The North's attacks made it clear that "defense reform is an urgent task that cannot be delayed any longer," Lee said in a live televised speech marking the 63rd Armed Forces Day at the military headquarters near Daejeon, south of Seoul.

South Korea has accused North Korea of sinking a warship in March last year, killing 46 sailors, but Pyongyang denies any involvement. North Korea also shelled a South Korean border island in November, killing two soldiers and two civilians.

The reform plans center on making the military's command structure more efficient, giving the chairman of the Joint Chiefs of Staff more power to control the Army, Navy and Air Force to help the armed forces better cope with North Korean provocations.

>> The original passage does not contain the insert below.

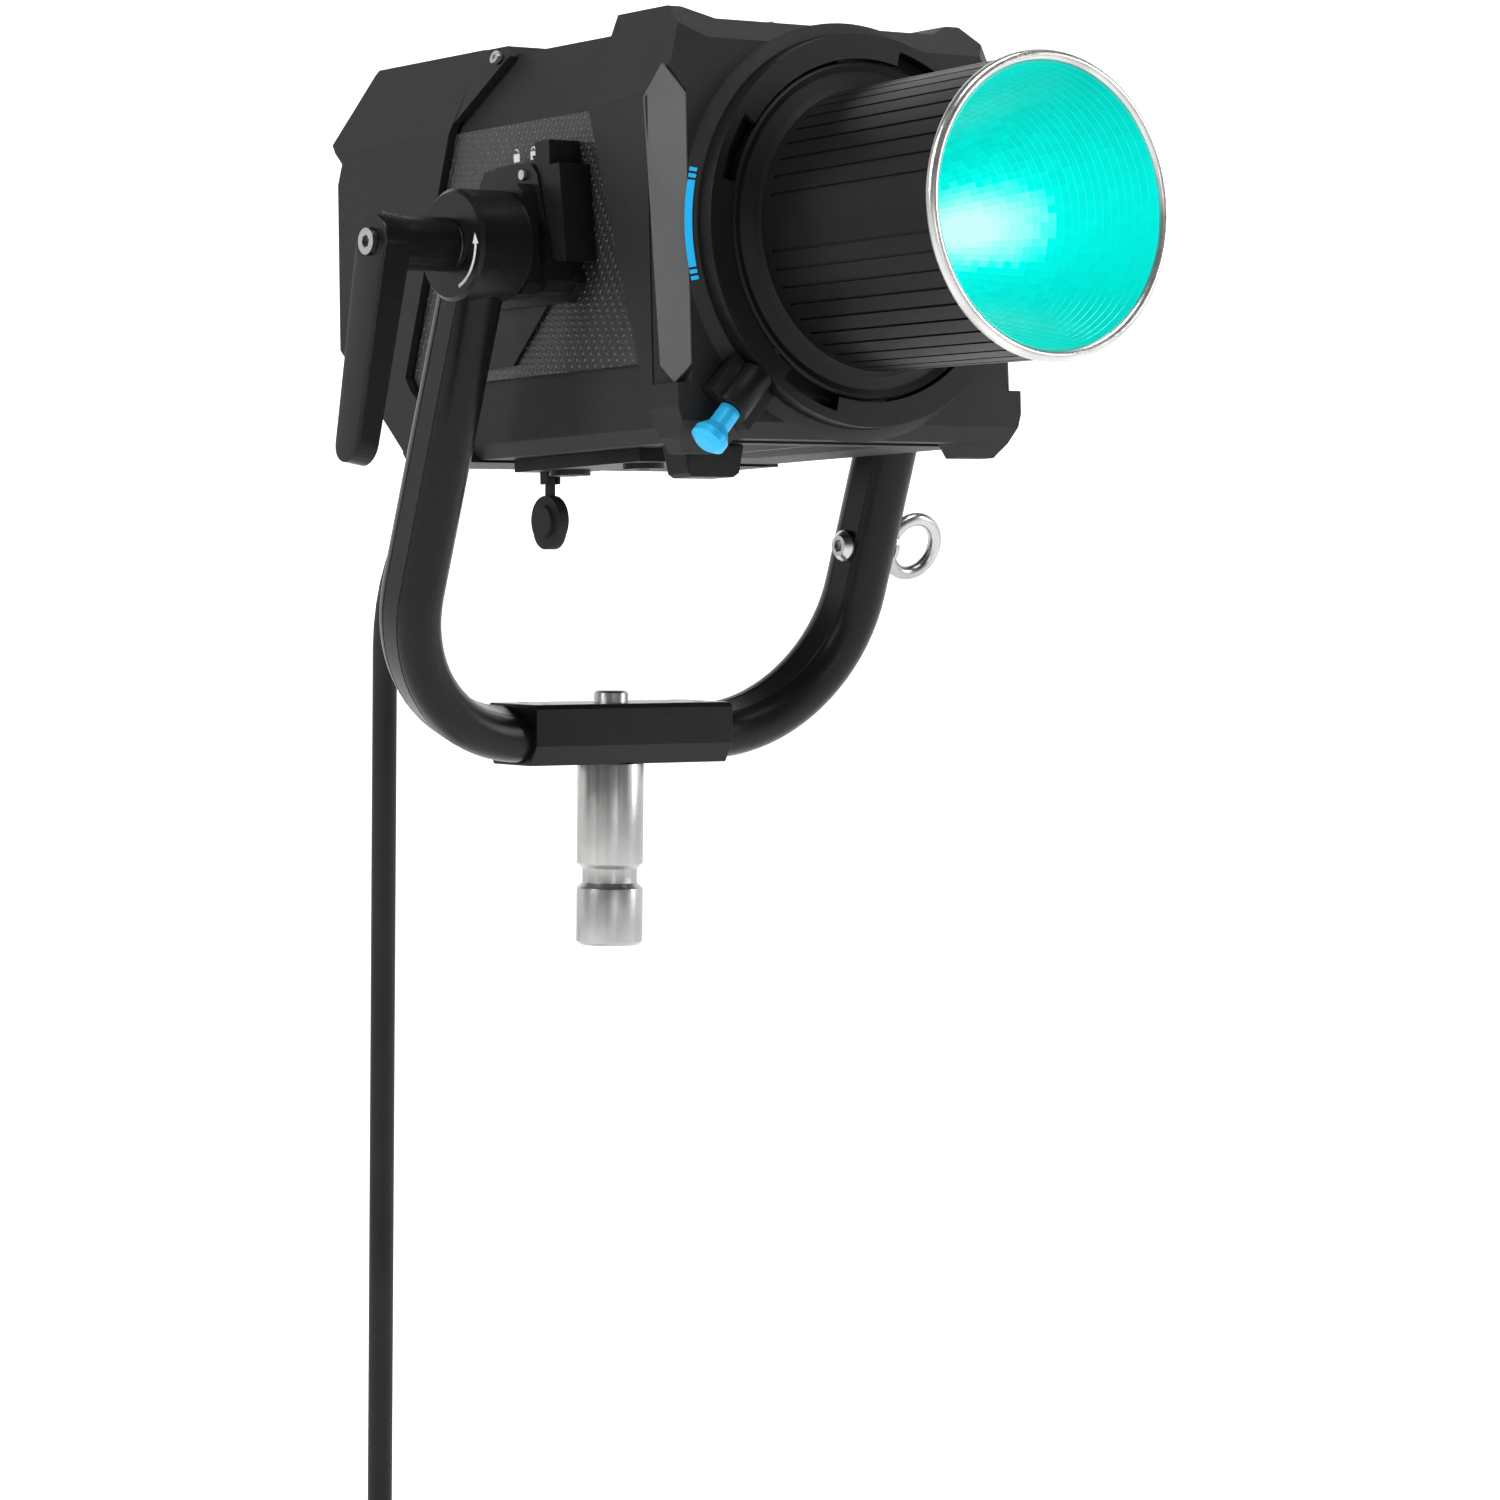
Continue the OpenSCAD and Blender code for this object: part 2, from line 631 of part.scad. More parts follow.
module rear_cover() {
  half = cover_w / 2;
  outside = casing_outline(half, cover_top, cover_low, 0);
  inside = casing_outline(casing_w / 2, casing_top, casing_bottom, -fit);
  neck = casing_outline(casing_w / 2, casing_top, casing_bottom, neck_step - fit);
  cavity = casing_outline(half, cover_top, cover_low, cover_wall + 1);
  ear = [[cover_join + 1, cover_top - 0.3], [cover_join - 17, cover_top - 0.3],
         [cover_join - 21, cover_top - 5], [cover_join - 16, cover_top - 9],
         [cover_join + 8, shoulder_h + 4]];
  color("#262628") on_head() difference() {
    union() {
      intersection() {
        side_plate(cover_side(0), -cover_w, cover_w);
        front_plate(outside, 0, cover_back + 20);
      }
      intersection() {
        side_plate(ear, -cover_w, cover_w);
        front_plate(outside, 0, cover_back + 20);
      }
    }
    front_plate(inside, 0, cover_join + 3);
    front_plate(neck, 0, cover_join + 46 + seam);
    difference() {
      front_plate(cavity, 0, cover_back - 6);
      translate([-cover_w, cover_back - 50, -cover_low - 5])
        rotate([45, 0, 0]) cube([2 * cover_w, 70, 11]);
    }
    translate([-56, cover_back - 12, -24]) cube([112, 30, 66]);
    for (z = [-14, -4, 6, 16, 26]) for (s = [-1, 1])
      translate([s * 68 - 5, cover_back - 12, z]) cube([10, 30, 5]);
    on_inlet() translate([0, 0, -30]) cylinder(d = inlet_d + 2 * fit, h = 60);
    for (s = [-1, 1]) translate([s * (half - 9), cover_join - 14, cover_top - 6])
      rotate([0, 70 * s, 0]) cylinder(d = 3.4, h = 30, center = true);
  }
}

// One screw on each ear of the rear cover, and two on top of the front bezel
module cover_screws() {
  color("#8a8a8e") on_head() {
    for (s = [-1, 1]) translate([s * (cover_w / 2 - 9), cover_join - 14, cover_top - 5.4])
      rotate([0, 70 * s, 0]) translate([0, 0, 0.4]) pan_screw(3, 1.2);
    for (s = [-1, 1]) translate([s * 24, -bezel_front + 18, bezel_mid + fit])
      bored(3.4, 1, 0.9);
  }
}

// Woven panel on each side of the casing
module side_panel(side) {
  x0 = casing_w / 2 + fit;
  outline = [
    [-36, shoulder_h - 0.5], [cover_join + 9, shoulder_h - 0.5], [cover_join + 45, -46],
    [cover_join + 41.5, -51], [-66.5, -51]
  ];
  color("#2f2f31") on_head() mirror([side > 0 ? 0 : 1, 0, 0]) difference() {
    side_plate(outline, x0, x0 + panel_t - fit);
    rotate([0, 90, 0]) cylinder(d = tilt_stud_d + 2, h = casing_w);
  }
}

// ---- Lamp head: tilt brackets ----

module tilt_bracket(side) {
  base = [[-10, 36], [-25, -16], [-17, -23], [34, -22.5], [40, -16], [32, 36]];
  plate = [[-11, 33], [-15, 28.5], [-21.5, 1], [-22.4, -15], [-18, -19.4], [24, -19],
           [27, -15], [26, 28], [22, 33]];
  block = [[-10.5, 25], [-14.3, 21], [-16.6, -16], [-13, -20], [20, -20], [23, -16],
           [23, 21], [19, 25]];
  trapezoid = [[0, -22.4], [26, -46], [70, -46], [70, -22.4]];
  color("#1e1e20") on_head() mirror([side > 0 ? 0 : 1, 0, 0]) difference() {
    union() {
      side_plate(base, bracket_base, bracket_base + 4);
      side_plate(plate, bracket_base, plate_face);
      side_plate(block, plate_face - eps, bracket_face);
      side_plate(trapezoid, bracket_base, bracket_base + 1.2);
    }
    translate([bracket_base - 5, 0, 0]) rotate([0, 90, 0])
      cylinder(d = tilt_stud_d + 2 * fit, h = 60);
    translate([plate_face - 4, -6, 29]) rotate([0, 90, 0]) cylinder(d = 4.6, h = 20);
  }
}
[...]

The Cabinet approved a set of defense reform bills in May and sent them to parliament for approval, though no major progress has been made since then.

Lee also said the armed forces need fundamental change as South Korea is preparing to take over wartime operational control from the United States in 2015.

Under a 2007 deal with the U.S., South Korea had been scheduled to take over control of its armed forces in April 2012 in the event of a war, but the two sides agreed to delay the transfer by three years after the North's sinking of the South Korean warship.

The U.S. has held wartime command of South Korean troops since the beginning of the 1950-53 Korean War, which ended in an armistice, not a peace treaty. Seoul regained peacetime control of its military in 1994.

About 28,500 U.S. troops are stationed here as a deterrent against the North.